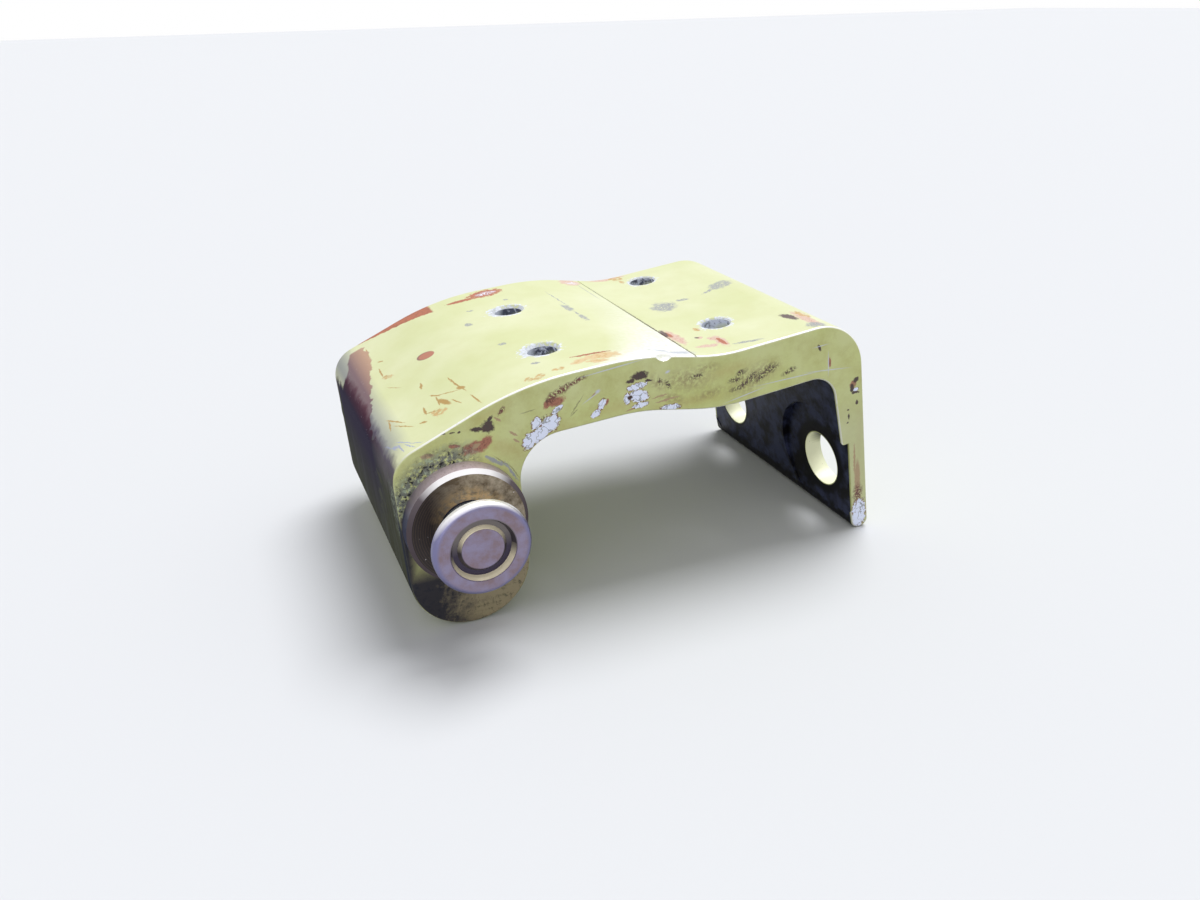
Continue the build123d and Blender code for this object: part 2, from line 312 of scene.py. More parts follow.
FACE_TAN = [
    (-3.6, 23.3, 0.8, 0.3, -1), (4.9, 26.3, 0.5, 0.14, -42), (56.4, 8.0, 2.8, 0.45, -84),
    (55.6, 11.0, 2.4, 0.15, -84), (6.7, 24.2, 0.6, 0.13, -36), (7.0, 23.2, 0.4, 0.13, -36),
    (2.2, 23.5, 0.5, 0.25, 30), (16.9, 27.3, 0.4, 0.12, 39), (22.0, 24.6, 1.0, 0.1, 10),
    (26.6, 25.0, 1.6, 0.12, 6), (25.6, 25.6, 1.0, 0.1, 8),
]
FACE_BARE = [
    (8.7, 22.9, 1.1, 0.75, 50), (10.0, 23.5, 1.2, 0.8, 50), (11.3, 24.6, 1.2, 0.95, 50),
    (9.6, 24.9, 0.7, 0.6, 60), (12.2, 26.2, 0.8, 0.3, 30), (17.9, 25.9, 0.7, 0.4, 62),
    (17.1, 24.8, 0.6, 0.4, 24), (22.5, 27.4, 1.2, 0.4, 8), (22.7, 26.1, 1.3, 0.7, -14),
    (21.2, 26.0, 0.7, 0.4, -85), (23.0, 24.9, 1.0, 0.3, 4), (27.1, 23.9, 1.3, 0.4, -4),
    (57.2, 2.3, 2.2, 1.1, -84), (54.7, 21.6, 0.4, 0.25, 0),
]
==
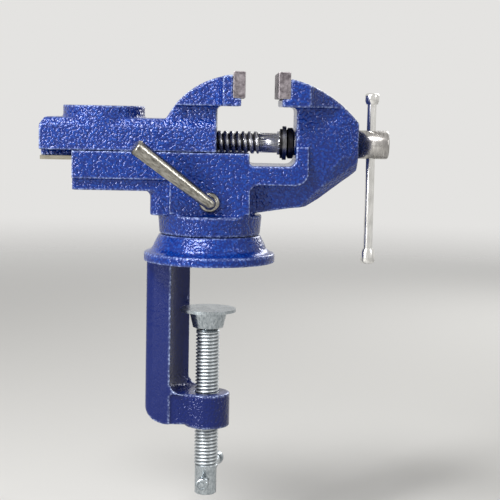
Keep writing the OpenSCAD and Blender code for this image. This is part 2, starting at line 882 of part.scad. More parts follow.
* * *
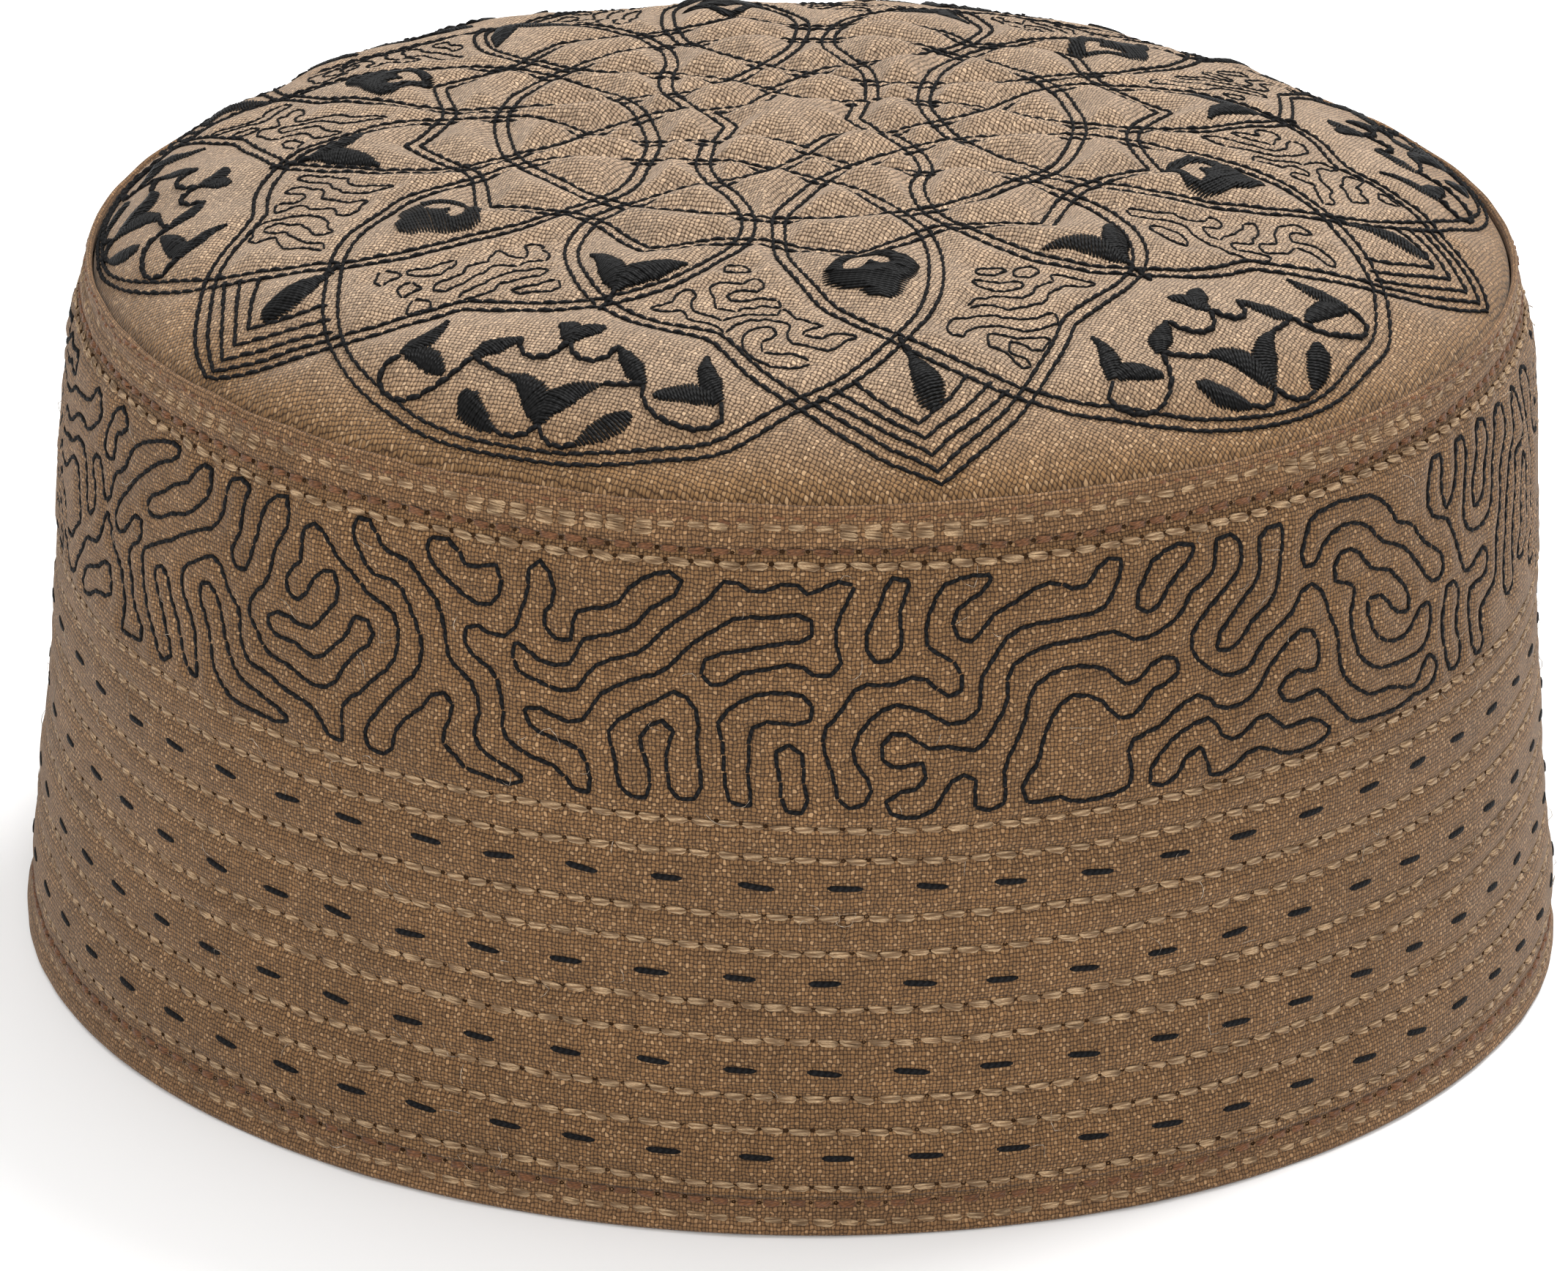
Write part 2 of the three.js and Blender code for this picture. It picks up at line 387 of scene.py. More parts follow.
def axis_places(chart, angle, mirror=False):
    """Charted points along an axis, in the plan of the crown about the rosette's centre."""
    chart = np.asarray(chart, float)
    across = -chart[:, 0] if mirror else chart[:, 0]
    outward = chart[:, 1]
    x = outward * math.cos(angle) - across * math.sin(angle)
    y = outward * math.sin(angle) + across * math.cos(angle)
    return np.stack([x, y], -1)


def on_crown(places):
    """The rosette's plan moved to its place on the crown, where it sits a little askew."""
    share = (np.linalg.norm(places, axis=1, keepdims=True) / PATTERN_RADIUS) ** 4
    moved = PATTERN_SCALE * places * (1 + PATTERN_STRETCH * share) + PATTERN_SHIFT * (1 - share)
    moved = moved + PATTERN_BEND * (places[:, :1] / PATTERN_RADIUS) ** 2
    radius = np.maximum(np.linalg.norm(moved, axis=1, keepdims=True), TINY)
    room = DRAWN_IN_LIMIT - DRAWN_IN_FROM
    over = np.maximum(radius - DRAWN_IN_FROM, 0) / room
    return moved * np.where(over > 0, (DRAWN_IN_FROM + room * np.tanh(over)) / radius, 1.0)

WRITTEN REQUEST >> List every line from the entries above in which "More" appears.

FINISHED TASK >>
Continue the build123d and Blender code for this object: part 2, from line 312 of scene.py. More parts follow.
Keep writing the OpenSCAD and Blender code for this image. This is part 2, starting at line 882 of part.scad. More parts follow.
Write part 2 of the three.js and Blender code for this picture. It picks up at line 387 of scene.py. More parts follow.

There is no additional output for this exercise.